CPE dns hijacking malware

James Sink james.sink at freedomvoice.com
Tue Nov 12 21:18:10 UTC 2013


"Personally I have fond memories of going into my neighbor's router, flashing it with dd-wrt which allowed manual channel setting, and moving it off of the same wifi channel mine was on.... That was probably not a great idea, but you do what you have to sometimes."

Props on that, but wouldn't it have been easier to simply change your channel setting?
-James

-----Original Message-----
From: Tom Morris [mailto:blueneon at gmail.com] 
Sent: Tuesday, November 12, 2013 9:59 AM
Cc: NANOG list
Subject: Re: CPE dns hijacking malware

EXTREMELY common. Almost all Comcast Cable CPE has this same login, cusadmin / highspeed At least on AT&T U-Verse gear, there's a sticker on the modem with the password which is a hash of the serial number or something equally unique.

Almost all home routers also tend to have the default credentials.

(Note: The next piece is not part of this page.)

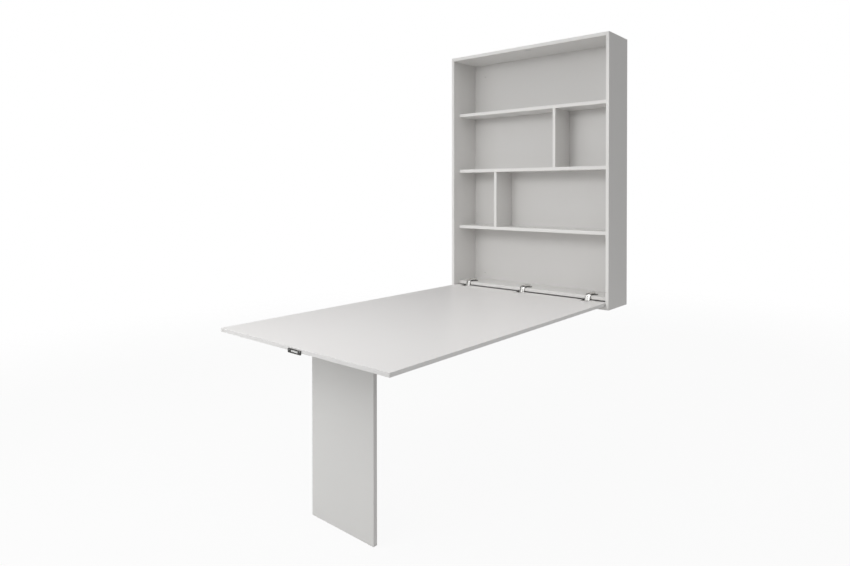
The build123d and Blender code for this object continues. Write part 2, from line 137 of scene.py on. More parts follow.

I'm actually surprised it was this long before XSS exploits and similar garbage started hitting them.

Personally I have fond memories of going into my neighbor's router, flashing it with dd-wrt which allowed manual channel setting, and moving it off of the same wifi channel mine was on.... That was probably not a great idea, but you do what you have to sometimes.


On Tue, Nov 12, 2013 at 10:57 AM, Matthew Galgoci <mgalgoci at redhat.com>wrote:

> > Date: Tue, 12 Nov 2013 06:35:51 +0000
> > From: "Dobbins, Roland" <rdobbins at arbor.net>
> > To: NANOG list <nanog at nanog.org>
> > Subject: Re: CPE  dns hijacking malware
> >
> >
> > On Nov 12, 2013, at 1:17 PM, Jeff Kell <jeff-kell at utc.edu> wrote:
> >
> > > (2) DHCP hijacking daemon installed on the client, supplying the
> hijacker's DNS servers on a DHCP renewal.  Have seen both, the latter 
> being more
> > > common, and the latter will expand across the entire home subnet 
> > > in
> time (based on your lease interval)
> >
> > I'd (perhaps wrongly) assumed that this probably wasn't the case, as 
> > the
> OP referred to the CPE devices themselves as being malconfigured; it 
> would be helpful to know if the OP can supply more information, and 
> whether or not he'd a chance to examine the affected CPE/end-customer setups.
> >
>
> I have encountered a family members provider supplied CPE that had the 
> web server exposed on the public interface with default credentials 
> still in place. It's probably more common than one would expect.
>
> --
> Matthew Galgoci
> Network Operations
> Red Hat, Inc
> 919.754.3700 x44155
> ------------------------------
> "It's not whether you get knocked down, it's whether you get up." - 
> Vince Lombardi
>
>


--
--
Tom Morris, KG4CYX
Mad Scientist and Operations Manager, WDNA-FM 88.9 Miami - Serious Jazz!